The “hygiene hypothesis” suggests that excess cleanliness is responsible for immune system dysregulation, leading to conditions such as asthma and autoimmune disease. While it may be true that exposure to “friendly” bacteria is beneficial in reducing the risk of asthma and other conditions, exposure to dangerous bacteria increases the risk of infection and probably does not have any benefit. Exposure to some viruses, such as rhinovirus, seems to increase the risk of asthma.

I do wonder what “normal” is going to look like after the pandemic is under control. Judging from the experience in other countries with viral pandemics, I expect to see more people wearing masks to prevent sickness during flu season. I do not think that this will have adverse effects on the immune system, but it will be a societal change.

Dear Dr. Roach: I am 75 years old and was planning to get the COVID vaccine when I can. I have been taking anastrozole for almost five years and have had a few people tell me that I should not get the vaccine because of this. Your thoughts?

W.N.S.

Beware of what some people tell you. The people who matter are your regular doctor and your oncologist.

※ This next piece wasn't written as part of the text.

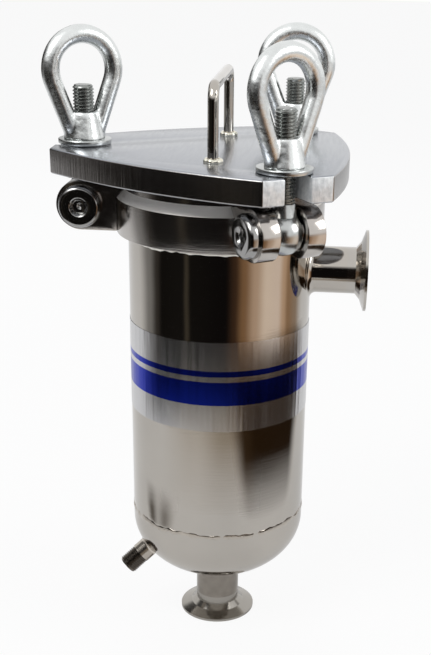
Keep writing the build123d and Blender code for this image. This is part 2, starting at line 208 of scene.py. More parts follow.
look_down = math.radians(22.824)
heading = math.radians(2.413)
roll = math.radians(1.635)
bpy.ops.object.camera_add(location=camera_place)
camera = bpy.context.object
camera.rotation_mode = "QUATERNION"
level = Euler((math.radians(90) - look_down, 0, heading)).to_quaternion()
camera.rotation_quaternion = level @ Quaternion((0, 0, 1), roll)
camera.data.lens = 63.9
camera.data.sensor_width = 36
camera.data.shift_x = -0.089
camera.data.shift_y = 0.15
camera.data.clip_start = 0.01
bpy.context.scene.camera = camera
bpy.context.scene.view_settings.view_transform = "Standard"

# --- Pipe vessel: shell and dished head ---
# A length of stainless pipe and a pressed head, polished together to a mirror. The pipe isn't quite true, so
# what it mirrors wavers a little, and faint lines from the mop run round it.

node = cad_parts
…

Many people with autoimmune diseases or serious immune system problems, such as cancer and its treatment, are concerned about getting the COVID-19 vaccine. Some vaccines are made with live but weakened strains. These can be dangerous when used by people with very weakened immune systems. However, the vaccines available for use at the time of this writing are mRNA vaccines made by Pfizer and Moderna, and the Johnson & Johnson vaccine. These are not risky, as none are live vaccines. They may not work quite as well, especially immediately after some types of chemotherapy. While I can say from what you have told me that the vaccine should be OK, you need to check with your doctors for confirmation.

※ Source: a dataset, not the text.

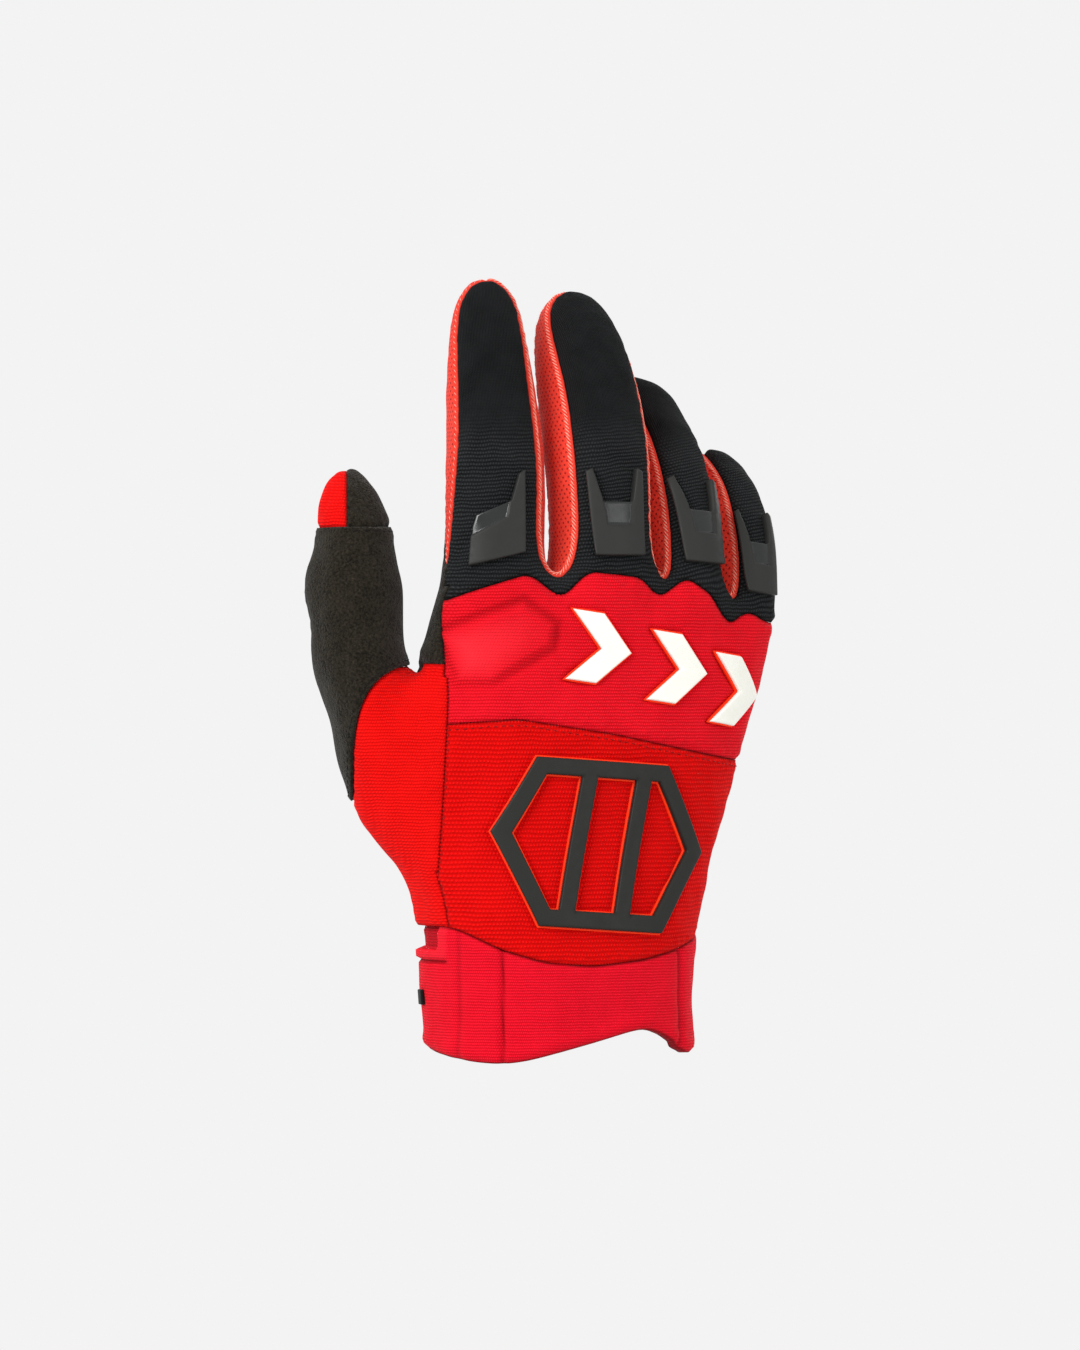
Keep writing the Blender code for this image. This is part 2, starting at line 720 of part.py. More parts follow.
def outer_side(shell):
    """Marks the outer side of the index and the little finger."""
    index = (shell.zones == INDEX) & (finger_middle(shell, INDEX) < 0)
    little = (shell.zones == LITTLE) & (finger_middle(shell, LITTLE) > 0)
    return index | little


def in_strip(shell):
    """Marks the triangles between the back and palm seams of a finger's side."""
    back = shell.middles(shell.column(BACK))
    upper, lower = (shell.middles(edge) for edge in strip_edges(shell))
    reach = shell.middles(fourchette_top(shell))
    outer = outer_side(shell) & (back < upper) & (back > lower)
    inner = ~outer_side(shell) & (np.abs(back) < reach)
    return np.isin(shell.zones, FINGER_ZONES) & (outer | inner)


def name_panels(shell):
    """The panel that each triangle belongs to."""
    back, along, nail, top = (shell.middles(shell.column(c)) for c in (BACK, ALONG, NAIL, TOP))
    across, up = shell.middles(shell.points[:, 0]), shell.middles(shell.points[:, 2])
    cuff = shell.middles(cuff_field(shell)) < 0
    names = np.full(len(shell.triangles), "palm", dtype="<U32")
    hand = shell.zones == HAND
    on_back = hand & (top > 0)
    names[on_back] = "knuckle_panel"
    names[on_back & (shell.middles(curve(SCALLOP, shell)) > 0)] = "finger_backs"
    names[on_back & (shell.middles(curve(KNUCKLE_SEAM, shell)) < 0)] = "hand_back"
    thumb = shell.zones == THUMB
    beside = (hand & (top < 0) & (across < 0)) | thumb
    inside_wrap = shell.middles(wrap_field(shell)) > 0
    names[beside & inside_wrap & (shell.middles(gusset_field(shell)) > 0)] = "thumb_gusset"
    names[thumb & ~inside_wrap] = "thumb_wrap"
    above_hem = thumb & (up > hem_up * glove_height)
    names[above_hem] = "thumb_front"
    names[above_hem & (nail > nail_seam)] = "thumb_back"
    names[thumb & ~inside_wrap & ~above_hem & (shell.middles(far_nail_field(shell)) > 0)] = "thumb_back"
    fingers = np.isin(shell.zones, FINGER_ZONES)
    strip = in_strip(shell)
    outer = outer_side(shell)
    in_reach = (along < strip_end) & (~outer | (along > strip_start))
    edge = np.where(outer, shell.middles(strip_edges(shell)[0]), shell.middles(fourchette_top(shell)))
    edge = np.where(along > strip_end, 0.0, edge)
    names[fingers & (back > edge)] = "finger_backs"
    strip &= in_reach
    between = {INDEX: "index_middle", MIDDLE: "middle_ring", RING: "ring_little"}
    for zone, pair in between.items():
        right = finger_middle(shell, zone) > 0
        left_of_next = finger_middle(shell, zone + 1) < 0
        mine = (shell.zones == zone) & right | (shell.zones == zone + 1) & left_of_next
        names[strip & ~outer & mine] = "fourchette_" + pair
    names[strip & outer & (shell.zones == INDEX)] = "side_strip_index"
    names[strip & outer & (shell.zones == LITTLE)] = "side_strip_little"
    names[hand & cuff] = "cuff"
    return names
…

Dear Dr. Roach: Conflicting advice is circulating about whether taking NSAIDs after the vaccine will reduce immunity. For those who want the anti-inflammatory action of NSAIDs for muscle and joint pain, is it safe to take them? If not, how long after the second shot should one wait before taking them again?

R.J.

Many people are concerned that taking nonsteroidal anti-inflammatory drugs such as ibuprofen will reduce the effectiveness of the vaccine. Previous studies have shown that pretreatment with these medications can reduce the antibodies induced by the vaccine.

It is not clear that this will make the vaccine significantly less effective. However, to be safe, don’t take Tylenol or an anti-inflammatory BEFORE vaccination. If symptoms develop after vaccination, it is OK to take these medicines to relieve your symptoms. It is safe to restart your anti-inflammatories hours after the vaccine.